Seçimlerde bu iktidarı sandığa gömeceğiz 

“2023’te dünyanın en önemli koltuğu seçilecek” diye belirten Demirtaş, “Biden’ın, Putin’in ya da Fransa Cumhurbaşkanı’nın Erdoğan kadar yetkisi yok. Böylesine önemli bir seçim öncesi bu mahkeme kim oluyor ki kanun uyguluyor? Dışarıda o kadar büyük suçlar işleniyor ki. Savcının uyduruk delilleri ne ki? İktidar için kardeşini katletmiş bir gelenekten bahsediyoruz. O dünyanın en büyük koltuğu faşist bir suç ortaklığına teslim etmeyeceğiz. Ne yaparsanız yapın onları sandığa gömeceğiz. Siz ne kararı veriyorsanız verin. Bu kadar büyük suç ortaklığını sürdürmek için başka suçlar işlemek gerekiyor. Altmış dokuz sayfalık mütalaanın kırk bir sayfası benimle ilgili. O halde benim haricimde bütün arkadaşlarımı tahliye edin. Ben kalırım. Seçime kadar beraber devam ederiz. Kaybederseniz yer değiştiririz” dedi. 

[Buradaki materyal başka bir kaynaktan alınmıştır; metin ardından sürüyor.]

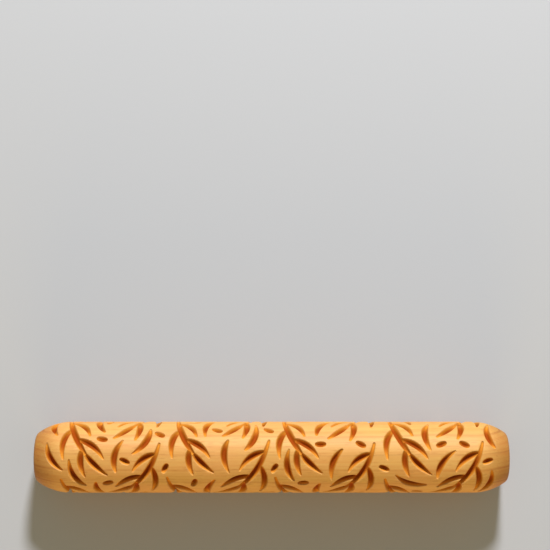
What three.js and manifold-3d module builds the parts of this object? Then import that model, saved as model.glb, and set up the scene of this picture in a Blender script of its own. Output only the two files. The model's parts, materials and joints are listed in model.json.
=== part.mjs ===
// A wooden texture roller for clay: one turned hardwood bar with domed ends, carved all round with
// leafy sprigs, loose leaves and berries. Rolled over a soft slab under the palms, it leaves them
// standing in relief.
// Lengths are in millimetres. X runs along the roller, Z is up, and the origin is the middle of its axis.

import * as THREE from 'three';
import { mergeVertices } from 'three/addons/utils/BufferGeometryUtils.js';
import Module from 'manifold-3d';

const wasm = await Module();
wasm.setup();

// Turned bar
const rollerLength = 200;
const barrelDiameter = 30;
const domeLength = 15; // from the end face to where the barrel is full size
const domeEndDiameter = 19.6; // where the dome would meet the end face with a sharp edge
const endEdgeRounding = 1.2; // taken off that edge, along the dome and across the face
const sidesRound = 28;
const domeSteps = 4;
const edgeSteps = 2;

// Carving: V-shaped grooves, so a groove gets deeper as it gets wider
const wallLean = 0.6; // how far a wall leans out for each millimetre of depth
const shallowestDepth = 0.3;
const cutterRise = 0.8; // how far a cutter stands out of the wood

// Layout: columns of sprigs along the bar, every other column set round by half a row
const plainEnd = 10; // left uncarved at each end, apart from leaf tips
const sprigColumns = 8;
const sprigRows = 3;
const firstRow = 0.25; // of a row, from straight up to the first sprig of an even column
const sprigLean = 53; // degrees from the roller's axis
const sprigLeanSwing = 15;
const leanStep = 2.1;
const sprigScaleSwing = 0.05;
const scaleStep = 1.7;

// One sprig
const stemLength = 25;
const stemTail = 19; // from the sprig's centre back to the foot of its stem
const stemBow = 3.6; // sideways, halfway along
const stemFootSet = 1.8; // sideways, against the bow
const stemTipSet = 0.72; // sideways, with the bow
const stemWidth = { start: 0.8, swell: 1.9, tip: 1.0, widestAt: 0.55 };
const leafWidth = { start: 1.1, swell: 1.9, tip: 0.5, widestAt: 0.44 };
const leafBend = 0.5; // of a leaf's length, before its curl
const leafEnd = 0.55; // of a leaf's length, after its curl
const tipLeafStart = 0.95; // along the stem
const tipLeafLength = 12;
const tipLeafTurn = 20; // degrees
const leaves = [
  { at: 0.2, side: 1, length: 14, opening: 62, curl: 56 },
  { at: 0.43, side: -1, length: 15.5, opening: 58, curl: 56 },
  { at: 0.66, side: 1, length: 14.5, opening: 54, curl: 50 },
  { at: 0.86, side: -1, length: 12, opening: 50, curl: 46 },
];
const stemSteps = 4;
const leafSteps = 3;

// Loose leaves, wherever one fits on the land between the sprigs
const looseLeafLength = 16;
const looseLeafCurl = 60; // degrees
const looseLeafWidth = { start: 0.5, swell: 2.4, tip: 0.4, widestAt: 0.46 };
const looseLeafLand = 1.4; // least land between a loose leaf and its neighbours
const looseLeafOverhang = 4; // how far it may reach past the sprigs towards an end
const looseLeafHeadings = 9; // tried at each spot
const looseLeafDrift = 70; // degrees, from the first heading of one to the first of the next
const looseLeafChecks = 6; // steps between the marks that are tried on one

// Berries, on the land that is left
const berryLength = 4.8;
const berryWidth = 2.4;
const berryLand = 3.1; // from a berry's middle to the nearest groove
const berrySpacing = 9;
const berryTilt = 20; // degrees
const berryTiltSwing = 50;
const berryTiltStep = 1.9;
const berrySteps = 4;

// Search for that land
const searchStep = 2.4;
const marksPerGroove = 12; // steps between the marks that one leaves

// Sizes that follow from those
const halfLength = rollerLength / 2;
const barrelRadius = barrelDiameter / 2;
const barrelCircumference = Math.PI * barrelDiameter;
const domeStart = halfLength - domeLength;
const domeDrop = barrelRadius - domeEndDiameter / 2;
const domeRadius = (domeLength ** 2 + domeDrop ** 2) / (2 * domeDrop);
const halfFacet = Math.PI / sidesRound;
const carvedLength = rollerLength - 2 * plainEnd;

const radians = THREE.MathUtils.degToRad;

// The bar's radius at a distance along it: straight on the barrel, then an arc that leaves it smoothly.
function skinRadius(along) {
  const pastBarrel = Math.max(0, Math.abs(along) - domeStart);
  return barrelRadius - domeRadius + Math.sqrt(Math.max(0, domeRadius ** 2 - pastBarrel ** 2));
}

// A point of the unrolled skin, wrapped back on to the bar. Height is measured out from the skin.
function onSkin(along, around, height) {
  const angle = around / barrelRadius;
  const radius = skinRadius(along) + height;
  return new THREE.Vector3(along, radius * Math.sin(angle), radius * Math.cos(angle));
}

function solidOf(geometry) {
  geometry.deleteAttribute('normal');
  geometry.deleteAttribute('uv');
  const merged = mergeVertices(geometry);
  return new wasm.Manifold(new wasm.Mesh({
    numProp: 3,
    vertProperties: merged.attributes.position.array,
    triVerts: new Uint32Array(merged.index.array),
  }));
}

function geometryOf(solid) {
  const mesh = solid.getMesh();
  const geometry = new THREE.BufferGeometry();
  geometry.setAttribute('position', new THREE.BufferAttribute(mesh.vertProperties, 3));
  geometry.setIndex(new THREE.BufferAttribute(mesh.triVerts, 1));
  geometry.computeVertexNormals();
  return geometry;
}

// The bar before carving. Its flat facets touch the true round, with one facet straight down.
function turnedBar() {
  const edgeEnd = halfLength - endEdgeRounding;
  const domeCentre = new THREE.Vector2(barrelRadius - domeRadius, domeStart);
  const domeEndAngle = Math.asin((edgeEnd - domeStart) / domeRadius);
  const dome = new THREE.EllipseCurve(domeCentre.x, domeCentre.y, domeRadius, domeRadius, 0, domeEndAngle);
  const edge = new THREE.QuadraticBezierCurve(
    new THREE.Vector2(skinRadius(edgeEnd), edgeEnd),
    new THREE.Vector2(domeEndDiameter / 2, halfLength),
    new THREE.Vector2(domeEndDiameter / 2 - endEdgeRounding, halfLength),
  );
  const middleOfEnd = new THREE.Vector2(0, halfLength);
  const upperEnd = [...dome.getPoints(domeSteps), ...edge.getPoints(edgeSteps).slice(1), middleOfEnd];
  const lowerEnd = upperEnd.map((point) => new THREE.Vector2(point.x, -point.y)).reverse();
  const bar = new THREE.LatheGeometry([...lowerEnd, ...upperEnd], sidesRound, halfFacet);
  return bar.scale(1 / Math.cos(halfFacet), 1, 1 / Math.cos(halfFacet)).rotateZ(-Math.PI / 2);
}

// Width along a groove: an even taper from one end to the other, with a swelling between.
function taperedWidth({ start, swell, tip, widestAt }) {
  const skew = Math.log(0.5) / Math.log(widestAt);
  return (t) => THREE.MathUtils.lerp(start, tip, t) + swell * Math.sin(Math.PI * t ** skew);
}

function ovalWidth(t) {
  return berryWidth * Math.sqrt(Math.max(0, 1 - (2 * t - 1) ** 2));
}

// From one point of the unrolled skin to another, by a heading and a distance.
function step(from, heading, distance) {
  return new THREE.Vector2(from.x + distance * Math.cos(heading), from.y + distance * Math.sin(heading));
}

// Heading of a groove's curve, from its three control points.
function headingOf({ v0, v1, v2 }, t) {
  return v1.clone().sub(v0).lerp(v2.clone().sub(v1), t).angle();
}

function leafFrom(root, heading, turn, length, widths) {
  const bend = step(root, heading, length * leafBend);
  const tip = step(bend, heading + turn, length * leafEnd);
  const curve = new THREE.QuadraticBezierCurve(root, bend, tip);
  return { curve, width: taperedWidth(widths), steps: leafSteps };
}

// A sprig's grooves on the unrolled skin: a bowed stem, a leaf at its tip and leaves on alternate sides.
function sprig(centre, heading, scale, bowSide, firstSide) {
  const place = (forward, left) => step(step(centre, heading, forward), heading + Math.PI / 2, left);
  const foot = -stemTail * scale;
  const stem = new THREE.QuadraticBezierCurve(
    place(foot, -bowSide * stemFootSet),
    place(foot + (stemLength * scale) / 2, bowSide * stemBow),
    place(foot + stemLength * scale, bowSide * stemTipSet),
  );
  const grooves = [{ curve: stem, width: taperedWidth(stemWidth), steps: stemSteps }];
  const tipTurn = -bowSide * radians(tipLeafTurn);
  const tipHeading = headingOf(stem, tipLeafStart);
  grooves.push(leafFrom(stem.getPoint(tipLeafStart), tipHeading, tipTurn, tipLeafLength * scale, leafWidth));
  for (const { at, side, length, opening, curl } of leaves) {
    const turn = side * firstSide;
    const leafHeading = headingOf(stem, at) + turn * radians(opening);
    grooves.push(leafFrom(stem.getPoint(at), leafHeading, -turn * radians(curl), length * scale, leafWidth));
  }
  return grooves;
}

function allSprigs() {
  const grooves = [];
  for (let column = 0; column < sprigColumns; column++) {
    for (let row = 0; row < sprigRows; row++) {
      const count = column * sprigRows + row + 1;
      const oddColumn = column % 2;
      const oddSprig = (column + row) % 2;
      const centre = new THREE.Vector2(
        (column - (sprigColumns - 1) / 2) * (carvedLength / sprigColumns),
        (row + firstRow + oddColumn / 2) * (barrelCircumference / sprigRows),
      );
      const lean = radians(sprigLean + sprigLeanSwing * Math.sin(leanStep * count));
      const heading = (oddColumn ? lean : -lean) + oddSprig * Math.PI;
      const scale = 1 + sprigScaleSwing * Math.sin(scaleStep * count);
      grooves.push(...sprig(centre, heading, scale, oddSprig ? 1 : -1, count % 2 ? 1 : -1));
    }
  }
  return grooves;
}

// Circles that cover a groove on the unrolled skin.
function marksOf({ curve, width }, count) {
  return curve.getPoints(count).map((point, i) => ({ point, radius: width(i / count) / 2 }));
}

// Distance on the unrolled skin, the short way round the bar.
function apart(a, b) {
  const round = Math.abs(a.y - b.y) % barrelCircumference;
  return Math.hypot(a.x - b.x, Math.min(round, barrelCircumference - round));
}

// Land between a spot and the nearest mark.
function landAt(spot, marks) {
  return marks.reduce((least, { point, radius }) => Math.min(least, apart(spot, point) - radius), Infinity);
}

// Spots of a grid on the unrolled skin that reaches equally far towards both ends.
function* searchSpots(reach) {
  for (let i = 0; i * searchStep <= 2 * reach; i++) {
    for (let k = 0; k * searchStep < barrelCircumference; k++) {
      yield new THREE.Vector2(i * searchStep - reach, k * searchStep);
    }
  }
}

function allLooseLeaves(sprigGrooves) {
  const marks = sprigGrooves.flatMap((groove) => marksOf(groove, marksPerGroove));
  const reach = carvedLength / 2 + looseLeafOverhang;
  const found = [];
  const fits = (groove) => marksOf(groove, looseLeafChecks).every(({ point, radius }) =>
    Math.abs(point.x) <= reach && landAt(point, marks) - radius >= looseLeafLand);
  for (const spot of searchSpots(reach)) {
    if (landAt(spot, marks) < looseLeafLand + looseLeafWidth.swell / 2) continue;
    const curl = radians(looseLeafCurl) * (found.length % 2 ? 1 : -1);
    const firstHeading = radians(looseLeafDrift) * found.length - curl / 2;
    for (let k = 0; k < looseLeafHeadings; k++) {
      const heading = firstHeading + (2 * Math.PI * k) / looseLeafHeadings;
      const root = step(spot, heading, -looseLeafLength / 2);
      const groove = leafFrom(root, heading, curl, looseLeafLength, looseLeafWidth);
      if (!fits(groove)) continue;
      found.push(groove);
      marks.push(...marksOf(groove, marksPerGroove));
      break;
    }
  }
  return found;
}

function allBerries(grooves) {
  const marks = grooves.flatMap((groove) => marksOf(groove, marksPerGroove));
  const spots = [];
  for (const spot of searchSpots(carvedLength / 2)) {
    const wide = landAt(spot, marks) > berryLand;
    if (wide && spots.every((other) => apart(spot, other) > berrySpacing)) spots.push(spot);
  }
  return spots.map((spot, i) => {
    const heading = radians(berryTilt + berryTiltSwing * Math.sin(berryTiltStep * i));
    const ends = [step(spot, heading, -berryLength / 2), step(spot, heading, berryLength / 2)];
    const curve = new THREE.QuadraticBezierCurve(ends[0], spot, ends[1]);
    return { curve, width: ovalWidth, steps: berrySteps, rounded: true };
  });
}

// The solid that a groove takes out: a V carried along the groove's curve.
function grooveCutter({ curve, width, steps, rounded }) {
  const corners = [];
  for (let i = 0; i <= steps; i++) {
    const t = rounded ? (1 - Math.cos((Math.PI * i) / steps)) / 2 : i / steps;
    const middle = curve.getPoint(t);
    const left = headingOf(curve, t) + Math.PI / 2;
    const depth = Math.max(width(t) / 2 / wallLean, shallowestDepth);
    const halfTop = (depth + cutterRise) * wallLean;
    for (const [side, height] of [[halfTop, cutterRise], [0, -depth], [-halfTop, cutterRise]]) {
      const point = step(middle, left, side);
      corners.push(...onSkin(point.x, point.y, height).toArray());
    }
  }
  const faces = [0, 1, 2];
  for (let i = 0; i < steps; i++) {
    for (let k = 0; k < 3; k++) {
      const [a, b] = [3 * i + k, 3 * i + ((k + 1) % 3)];
      faces.push(a, a + 3, b + 3, a, b + 3, b);
    }
  }
  const last = 3 * steps;
  faces.push(last, last + 2, last + 1);
  const cutter = new THREE.BufferGeometry();
  cutter.setAttribute('position', new THREE.Float32BufferAttribute(corners, 3));
  return cutter.setIndex(faces);
}

function carvedRoller() {
  const grooves = allSprigs();
  grooves.push(...allLooseLeaves(grooves));
  grooves.push(...allBerries(grooves));
  const cutters = grooves.map((groove) => solidOf(grooveCutter(groove)));
  const carved = cutters.reduce((bar, cutter) => bar.subtract(cutter), solidOf(turnedBar()));
  const wood = new THREE.MeshStandardMaterial({ color: 0xdda55f, roughness: 0.5, metalness: 0 });
  const roller = new THREE.Mesh(geometryOf(carved), wood);
  roller.name = 'carved_roller';
  return roller;
}

const textureRoller = new THREE.Group();
textureRoller.add(carvedRoller());

export default textureRoller;
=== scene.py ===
# %% [markdown]
# # A carved wooden texture roller
#
# The object is a palm roller for clay: one bar of pale hardwood, turned round, domed at both ends and
# carved all over with sprigs, loose leaves and berries. Potters roll it under flat hands over a soft
# slab, and every groove leaves a raised line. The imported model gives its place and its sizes, and this
# lesson makes the fine surface: a smoothly turned bar, crisp carving and a finish with real grain.
# The sizes of the wood are in millimetres, and MM turns them into Blender's metres. Only the floor and
# the lights are placed in metres.

# %% Load the fixed frame
import json
import math

import bpy
import numpy as np
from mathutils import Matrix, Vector

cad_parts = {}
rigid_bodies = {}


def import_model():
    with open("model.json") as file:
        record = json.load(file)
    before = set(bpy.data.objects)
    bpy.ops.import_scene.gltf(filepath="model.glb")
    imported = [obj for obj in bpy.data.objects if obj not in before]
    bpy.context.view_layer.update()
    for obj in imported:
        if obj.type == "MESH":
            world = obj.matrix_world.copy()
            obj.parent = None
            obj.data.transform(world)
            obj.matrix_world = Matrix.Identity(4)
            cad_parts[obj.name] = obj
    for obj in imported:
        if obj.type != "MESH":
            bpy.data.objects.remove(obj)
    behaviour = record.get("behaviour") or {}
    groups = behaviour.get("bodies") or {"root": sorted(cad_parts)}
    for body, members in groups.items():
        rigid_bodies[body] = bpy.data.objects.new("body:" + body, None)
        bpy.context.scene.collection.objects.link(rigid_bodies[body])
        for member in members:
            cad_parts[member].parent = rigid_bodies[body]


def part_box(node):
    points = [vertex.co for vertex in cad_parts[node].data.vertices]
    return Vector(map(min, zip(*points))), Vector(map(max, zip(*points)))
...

Savunmamızı sınırlandırırsanız savunma yapmayacağız 

Savcının sunduğu bütün delillerin AİHM ve AYM tarafından çürütüldüğünü aktaran Demirtaş “Burada saydığınız bütün delilleri her yerde çürüttük. Böyle bir mahkemede biz yasa falan tartışıyoruz. Dalga mı geçiliyor?” tepkisinde bulundu. Savunma sınırlandırılmasını kabul etmediğini belirten Demirtaş, “Bu kararınızdan geri dönmezseniz savunmalarımıza başlamayacağız. Bu adil yargılama hakkının ihlalidir. Uzatmaya çalıştığımızı düşünüyorsanız verin hemen kararı. İktidara yarayacağını düşünüyorsanız hemen açıklayın. Tam tersi olacağını göreceksiniz. Neden seçim sonrasını bekliyoruz. Hiçbir şekilde davayı uzatma çabamız yok? Savunma hakkımızı vermezseniz burada olmamıza da gerek yok. Kendi kendinize oynarsınız” şeklinde konuştu. Demirtaş son olarak muhalefet liderlerine çağrı yaptı: “Ya bizzat gelin buradaki hukuksuzluğu izleyin ya da heyetlerinizi gönderin” dedi. 

Duruşma yarın sabah 10:00'a ertelendi.